No need for a food processor and in fact I think that's not the best way to
do it anyway. A food processor with its fast spin creates too much risk of
partially melting the chocolate.

Better is to use a box grater and, holding the chocolate with a piece of
paper towel folded in quarter, use the fine shredder side to grate it all
up. This does take time but the results are the best.

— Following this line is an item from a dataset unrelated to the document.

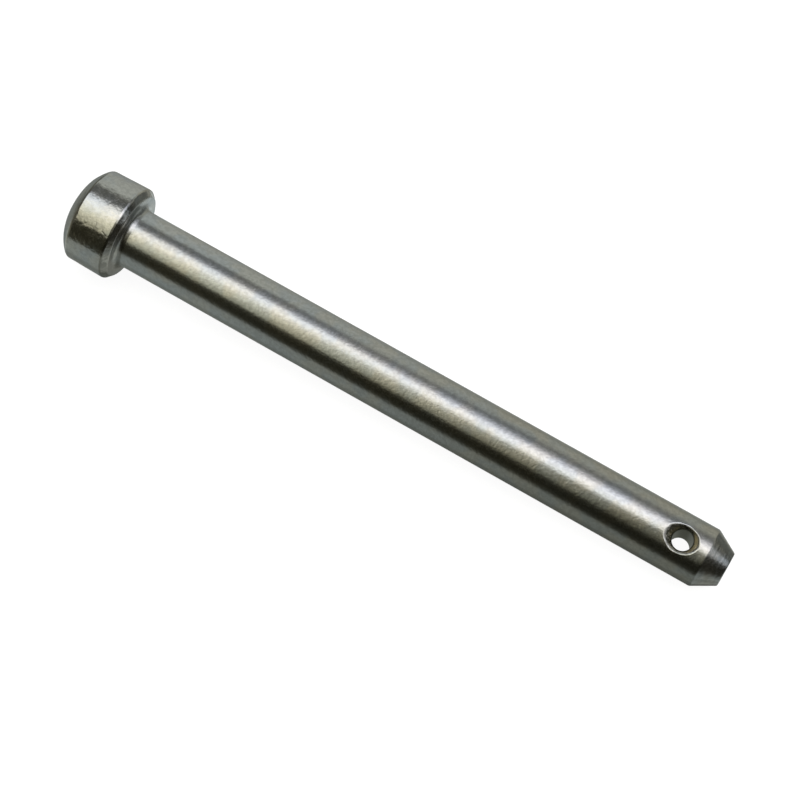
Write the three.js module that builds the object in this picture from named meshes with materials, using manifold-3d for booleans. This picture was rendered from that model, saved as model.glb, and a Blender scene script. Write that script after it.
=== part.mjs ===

Next best it simply to chop up the chocolate with a knife. What you want is
a very heavy chef's knife - 10" or 12". Score a small groove in the top of
the bloc, set the knife in it, then either throw all your weight over the
knife or hit the knife with a heavy-headed rubber mallet. (No tapping here)
The knife should break cleanly through the bloc with little effort. You can
use this tactic to reduce the bloc to small chunks, which you can then chop
very finely with the same knife using more standard chopping technique. One
drawback is that you need to make *sure* your chopping board is absolutely
odour free - especially of onions, garlic, the usual suspects. A helpful
method is to set the chocolate on top of a sheet of wax paper on top of the
cutting board - and this has the additional advantage that when you're done
you can roll up the wax paper (with the chopped chocolate still in it) and
use it as a convenient transport bag and funnel to get the chopped
chocolate into a bowl.
>
>I was looking at Fran Bigelow's PURE CHOCOLATE cookbook
>this weekend and I note that she doesn't even want you to
>refrigerate the truffle mixture, just cover it and let it set out
>overnight at room temperature.


That's what I recommend, too. It's best if they're in a cool place (~60F).
Refrigeration creates risk of condensation and freezing mars the texture
slightly. Fran's truffles are still pretty soft - at the limit of how soft
truffles should be IMHO. It sounds like yours, then, must be semi-fluid -
more like a cream center than a truffle proper - broadly comparable in
texture to the center of Cadbury's creme eggs.

>Oh! I copied off the list of "cheap" chocolates you recom-
>mended. At least half of them looked familiar from Choco-
>sphere. Is there another major source that you're getting
>chocolate from?


Most of the chocolates I recommend come from Chocosphere, in part because I
like to stick with things that people can find no matter where they are,
and in part because Chocosphere carries virtually all of the good brands.
Other than Chocosphere, I buy locally - there are many supermarkets around
here with extremely broad, high-quality chocolate departments.